By ANA SWANSONMARCH 7, 2018
WASHINGTON — More than 100 Republican lawmakers implored President Trump to drop plans for stiff and sweeping steel and aluminum tariffs as the White House prepared to formalize the measures on Thursday afternoon. Officials said late Wednesday that the plan would initially exempt Canada and Mexico and could ultimately exclude other allies.
Peter Navarro, a top White House trade adviser, said on Wednesday night that the president would hold a signing ceremony on Thursday afternoon in the Oval Office. He said the tariffs would go into effect in 15 to 30 days.
“The proclamation will have a clause that does not impose these tariffs immediately on Canada and Mexico,” Mr. Navarro said in an interview on Fox Business Network. A permanent exclusion will hinge on those countries agreeing to a “great” trade deal in the ongoing renegotiation of the North American Free Trade Agreement, he said.
“We’re going to open this up for our allies to just see if we can work through this problem,” Mr. Navarro added.
Mr. Trump has said the tariffs would apply to countries across the board and that any exemptions could open a Pandora’s box of requests for special treatment. That has prompted stiff blowback from trading partners, Republicans and the financial markets, which sank over fears that across-the-board tariffs would incite retaliatory action that stunts the United States’ economic growth. It also prompted the resignation of Mr. Trump’s top economic adviser, Gary D. Cohn, who had argued against broad tariffs and said on Tuesday he would leave the White House in the coming weeks.
On Wednesday, 107 Republican members of the House of Representatives sent a letter to the president expressing concern about broad tariffs and calling for him to focus any action on unfair trading partners, like China.

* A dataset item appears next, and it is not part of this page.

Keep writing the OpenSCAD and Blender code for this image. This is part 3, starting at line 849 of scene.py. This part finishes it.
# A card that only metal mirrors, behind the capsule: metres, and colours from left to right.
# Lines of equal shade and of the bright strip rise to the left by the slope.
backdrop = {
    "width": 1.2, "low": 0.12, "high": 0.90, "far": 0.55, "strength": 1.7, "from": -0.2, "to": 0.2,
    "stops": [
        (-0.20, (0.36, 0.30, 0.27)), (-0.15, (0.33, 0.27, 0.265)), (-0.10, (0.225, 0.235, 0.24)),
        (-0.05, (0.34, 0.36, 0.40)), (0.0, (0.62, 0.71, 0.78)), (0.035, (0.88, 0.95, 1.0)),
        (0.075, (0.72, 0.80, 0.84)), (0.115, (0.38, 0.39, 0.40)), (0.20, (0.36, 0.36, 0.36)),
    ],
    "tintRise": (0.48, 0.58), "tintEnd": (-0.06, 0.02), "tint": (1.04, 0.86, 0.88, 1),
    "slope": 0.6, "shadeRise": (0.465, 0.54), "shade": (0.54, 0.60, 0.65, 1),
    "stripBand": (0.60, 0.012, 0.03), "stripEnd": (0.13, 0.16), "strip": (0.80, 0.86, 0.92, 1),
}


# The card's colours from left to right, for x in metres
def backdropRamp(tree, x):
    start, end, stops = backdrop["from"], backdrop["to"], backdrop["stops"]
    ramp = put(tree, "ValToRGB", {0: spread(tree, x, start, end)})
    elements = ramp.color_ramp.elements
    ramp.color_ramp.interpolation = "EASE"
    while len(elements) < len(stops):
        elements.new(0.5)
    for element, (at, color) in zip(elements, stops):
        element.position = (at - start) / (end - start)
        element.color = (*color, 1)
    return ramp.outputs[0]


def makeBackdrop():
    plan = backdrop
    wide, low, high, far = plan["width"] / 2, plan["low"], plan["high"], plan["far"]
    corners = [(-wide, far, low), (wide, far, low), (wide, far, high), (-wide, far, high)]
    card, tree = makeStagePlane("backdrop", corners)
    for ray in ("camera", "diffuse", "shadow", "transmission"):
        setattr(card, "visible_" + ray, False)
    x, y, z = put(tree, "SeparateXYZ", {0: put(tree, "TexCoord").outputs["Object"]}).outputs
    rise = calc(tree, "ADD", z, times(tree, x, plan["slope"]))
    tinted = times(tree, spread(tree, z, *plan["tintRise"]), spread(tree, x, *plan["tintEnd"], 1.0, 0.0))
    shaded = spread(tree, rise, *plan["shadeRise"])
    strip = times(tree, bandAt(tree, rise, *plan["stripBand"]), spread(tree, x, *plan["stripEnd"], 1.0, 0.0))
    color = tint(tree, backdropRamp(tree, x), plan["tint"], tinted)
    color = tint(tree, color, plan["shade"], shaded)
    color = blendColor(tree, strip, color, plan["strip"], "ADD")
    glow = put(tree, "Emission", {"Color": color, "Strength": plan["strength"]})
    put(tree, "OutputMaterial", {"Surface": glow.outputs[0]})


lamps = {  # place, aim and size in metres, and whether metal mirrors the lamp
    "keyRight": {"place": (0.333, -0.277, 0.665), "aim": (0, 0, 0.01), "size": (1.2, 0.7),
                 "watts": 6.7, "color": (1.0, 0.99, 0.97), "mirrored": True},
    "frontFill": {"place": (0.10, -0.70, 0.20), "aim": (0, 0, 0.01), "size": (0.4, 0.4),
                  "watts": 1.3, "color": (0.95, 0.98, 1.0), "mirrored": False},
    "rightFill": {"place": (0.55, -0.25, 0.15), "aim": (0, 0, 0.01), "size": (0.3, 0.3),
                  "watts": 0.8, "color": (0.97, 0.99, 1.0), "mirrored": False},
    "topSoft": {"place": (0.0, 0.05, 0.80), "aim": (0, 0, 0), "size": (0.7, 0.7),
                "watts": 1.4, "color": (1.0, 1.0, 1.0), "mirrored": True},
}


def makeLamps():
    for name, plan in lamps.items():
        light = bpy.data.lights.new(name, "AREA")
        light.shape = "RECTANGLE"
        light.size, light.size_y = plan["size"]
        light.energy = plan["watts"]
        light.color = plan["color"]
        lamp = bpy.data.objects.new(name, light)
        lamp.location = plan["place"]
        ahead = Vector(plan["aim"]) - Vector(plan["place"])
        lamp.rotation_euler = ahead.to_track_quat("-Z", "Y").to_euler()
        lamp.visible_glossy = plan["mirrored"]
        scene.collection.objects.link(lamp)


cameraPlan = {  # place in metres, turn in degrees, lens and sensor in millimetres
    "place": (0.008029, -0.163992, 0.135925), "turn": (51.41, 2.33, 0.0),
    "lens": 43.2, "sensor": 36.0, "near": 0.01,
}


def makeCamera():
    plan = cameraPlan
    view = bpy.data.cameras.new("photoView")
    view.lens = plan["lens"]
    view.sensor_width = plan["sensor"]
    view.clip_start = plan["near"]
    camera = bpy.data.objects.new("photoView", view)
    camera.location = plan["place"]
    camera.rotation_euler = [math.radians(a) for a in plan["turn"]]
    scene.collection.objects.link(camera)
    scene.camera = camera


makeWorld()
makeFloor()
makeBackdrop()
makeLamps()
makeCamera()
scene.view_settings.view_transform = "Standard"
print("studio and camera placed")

“We are committed to acting with you and our trading partners on meaningful and effective action,” the letter said. “But we urge you to reconsider the idea of broad tariffs to avoid unintended negative consequences.”
The administration began talking more openly on Wednesday about exemptions for countries that satisfy certain conditions, backing away from the bazookalike approach Mr. Trump announced last Thursday in a hastily arranged meeting with steel and aluminum executives.

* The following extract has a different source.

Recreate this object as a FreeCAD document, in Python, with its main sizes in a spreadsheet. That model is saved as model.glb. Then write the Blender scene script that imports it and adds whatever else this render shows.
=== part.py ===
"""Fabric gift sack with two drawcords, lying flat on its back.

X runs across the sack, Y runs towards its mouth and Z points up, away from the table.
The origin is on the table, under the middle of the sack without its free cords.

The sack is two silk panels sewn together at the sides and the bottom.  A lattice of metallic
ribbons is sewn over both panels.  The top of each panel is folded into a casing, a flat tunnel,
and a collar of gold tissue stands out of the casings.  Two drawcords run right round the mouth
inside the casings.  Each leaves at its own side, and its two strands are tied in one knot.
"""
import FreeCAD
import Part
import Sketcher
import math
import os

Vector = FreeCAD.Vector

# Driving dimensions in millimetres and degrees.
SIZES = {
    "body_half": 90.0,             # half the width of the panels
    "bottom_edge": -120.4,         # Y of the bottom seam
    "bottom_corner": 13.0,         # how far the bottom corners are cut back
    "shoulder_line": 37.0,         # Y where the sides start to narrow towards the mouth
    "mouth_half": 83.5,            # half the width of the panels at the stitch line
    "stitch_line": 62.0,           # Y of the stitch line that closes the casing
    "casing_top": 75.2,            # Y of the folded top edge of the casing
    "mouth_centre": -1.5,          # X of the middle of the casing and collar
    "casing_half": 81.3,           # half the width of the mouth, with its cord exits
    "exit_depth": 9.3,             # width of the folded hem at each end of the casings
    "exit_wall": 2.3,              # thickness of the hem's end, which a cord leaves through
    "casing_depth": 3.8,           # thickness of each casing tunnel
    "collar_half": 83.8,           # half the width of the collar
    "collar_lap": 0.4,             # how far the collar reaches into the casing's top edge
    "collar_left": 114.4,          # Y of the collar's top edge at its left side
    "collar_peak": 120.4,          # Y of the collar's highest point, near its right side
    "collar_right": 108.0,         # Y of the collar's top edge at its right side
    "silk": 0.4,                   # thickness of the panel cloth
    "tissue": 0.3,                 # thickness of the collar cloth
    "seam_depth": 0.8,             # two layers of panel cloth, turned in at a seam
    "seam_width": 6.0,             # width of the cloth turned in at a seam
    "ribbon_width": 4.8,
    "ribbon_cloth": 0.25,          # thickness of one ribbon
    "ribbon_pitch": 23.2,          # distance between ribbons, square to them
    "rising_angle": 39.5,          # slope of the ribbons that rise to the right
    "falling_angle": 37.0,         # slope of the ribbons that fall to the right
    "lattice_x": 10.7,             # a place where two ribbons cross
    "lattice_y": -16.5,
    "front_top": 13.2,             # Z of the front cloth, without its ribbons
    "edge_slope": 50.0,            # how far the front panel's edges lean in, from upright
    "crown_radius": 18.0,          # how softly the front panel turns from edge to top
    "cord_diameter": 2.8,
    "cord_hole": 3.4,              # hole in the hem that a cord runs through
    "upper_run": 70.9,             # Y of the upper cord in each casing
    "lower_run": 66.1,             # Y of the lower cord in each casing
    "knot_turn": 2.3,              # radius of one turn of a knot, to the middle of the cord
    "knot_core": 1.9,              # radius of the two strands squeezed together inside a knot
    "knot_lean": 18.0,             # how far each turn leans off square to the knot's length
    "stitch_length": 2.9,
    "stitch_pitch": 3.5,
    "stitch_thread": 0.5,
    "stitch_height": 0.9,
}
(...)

In an interview on Wednesday afternoon with Fox Business, Wilbur Ross, the secretary of commerce, said countries would be exempted if it served American national security interests. “It’s defined to include effect on employment. It’s defined to include effect on individual industries. It’s not the conventional definition of national security,” he said.
Mr. Trump appears to be taking advantage of the vacuum created by the resignation of Mr. Cohn, who was the plan’s loudest opponent, to push the tariffs through. Mr. Cohn, who argued that tariffs would create a global trade war, found himself overshadowed by a group of more protectionist-minded advisers who have urged the president to follow through with the get-tough pledges he made during his campaign.
Those advisers have been in ascendence, including Mr. Navarro, a trade skeptic who had been sidelined by Mr. Cohn. Mr. Navarro was recently promised a promotion and made the rounds on Sunday talk shows to promote Mr. Trump’s trade policy. Mr. Ross succeeded in moving up last week’s announcement, over the objections of Mr. Cohn. Robert Lighthizer, the United States trade representative who has pushed trading partners to accede to the country’s demands, has become a trusted adviser to the president.
That group has a much more binary view of trade, seeing it as a zero-sum game in which the United States is losing. The advisers have pushed the president to withdraw from trade deals like Nafta and to carry out the type of stiff tariffs that Mr. Trump seems poised to impose on steel and aluminum imports. They see the United States’ ballooning trade deficit, which hit a nine-year high on Wednesday, as evidence that more needs to be done to put the country on the winning end of global trade.
The rise of the populist faction is already fanning fears on Wall Street and among foreign officials that Mr. Trump could start and escalate a global trade war or take a more combative stance toward trading partners and international groups like the World Trade Organization. Foreign officials viewed Mr. Cohn as a reliable ally on global economic issues and as someone who could express their views to the president.
The prospect of approaching tariffs has set off furious lobbying from governments around the world, who have tried to sway the administration with offers of friendship and threats of retaliation. On Wednesday, the European Union released a list of American-made goods it would penalize if the tariffs went through.
China cautioned that it was prepared to “make an appropriate and necessary response” should the United States impose the tariffs.
“Choosing a trade war is surely the wrong prescription,” the foreign minister, Wang Yi, said during a news conference on Thursday in Beijing. “In the end, you will only hurt others and yourself.”
Many companies and unions, including the United Steelworkers, have pushed for Canada to be exempted from the plan. The country is the largest source of both steel and aluminum for the United States, and many companies have operations stretching across its border. Jim Mattis, the defense secretary, has also urged Mr. Trump to proceed
cautiously, particularly with regard to allies.